No, this could not be thread safe, in some situations.
I see at least two reasons.
1. It will depend on the static array content.
If you use some non-reference counted types (like
double, integer, bytes, shortstring), there won't be any issue in most case (at least if data is read/only).
But if you use some reference-counted types (like
string, interface, or a nested dynamic array), you'll have to take care of thread safety.
TMyType1: array[0..1] of integer; // thread-safe on reading
TMyType2: array[0..1] of string; // may be confusing
Additional note: if your
string is in fact shared among some sub-parts of the static array, you could have the reference count be confused. Unless you explicitly call
UniqueString() for each one (inside a critical section, I suspect). For an array of
integer, you won't have this issue.
2. It will depend on the access concurrency
Read access should be thread safe, even for reference counted type, but concurrent write may be confusing. For a
string, you may have GPF issues in some random cases, especially on a multi-core CPU.
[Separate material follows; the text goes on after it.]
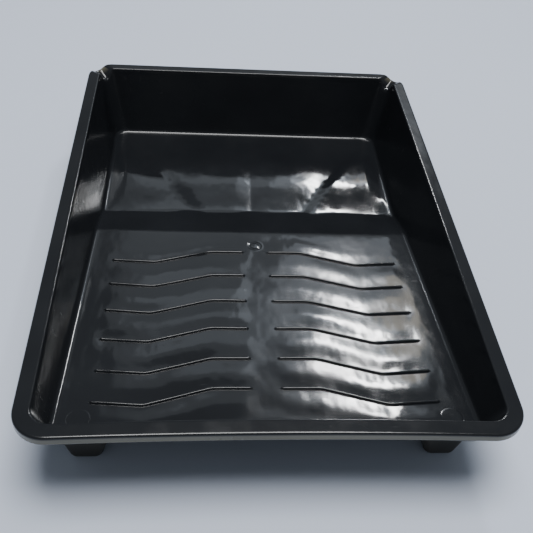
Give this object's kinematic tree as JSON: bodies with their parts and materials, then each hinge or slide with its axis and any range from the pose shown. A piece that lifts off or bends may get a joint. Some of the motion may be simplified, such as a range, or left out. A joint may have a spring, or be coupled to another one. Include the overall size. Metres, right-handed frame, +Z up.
{
  "type": "paint roller tray",
  "caption": "Rectangular tray with a ribbed ramp that runs down to a paint well, a turned-down rim with a pouring gutter in each deep corner, and push-on feet under the shallow end.",
  "frame": {"origin": "on the floor, under the middle of the rim", "axes": "+Z up, +Y from the shallow ramp end to the deep well end, +X to the right seen from the shallow end"},
  "size_m": [0.278, 0.388, 0.0598],
  "materials": {
    "tray_plastic": "glossy injection-moulded black polypropylene",
    "foot_plastic": "satin black moulded plastic"
  },
  "bodies": {
    "root": {"tray": "tray_plastic", "left_foot": "foot_plastic", "right_foot": "foot_plastic"}
  },
  "joints": []
}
Some safe implementation may be:
- Use critical sections (smaller as possible, to reduce overhead) or other protection structures;
- Use Copy-On-Write or a private per-thread copy of the content, to be sure;
- Latest note (not about safety, but performance): Sharing an array among multiple CPUs may lead into performance penalties due to cache synchronization between CPUs. Performance is sometimes much better when you use separated arrays, ensuring their L1 caching window won't be shared among CPUs.
Be aware that such issues may be a nightmare to debug, on client side: multi-thread concurrency issues may occur randomly, and are very difficult to track. The safer, the better, unless you have explicit and proven performance issues.
Additional note: For your specific case of static array of double, with sub-part of the array accessed by one thread only, it is thread-safe. But there is no absolute rule of thread safeness in all situations, even for a static array. As soon as you use some reference-counted types, or some pointers, you may have random issues.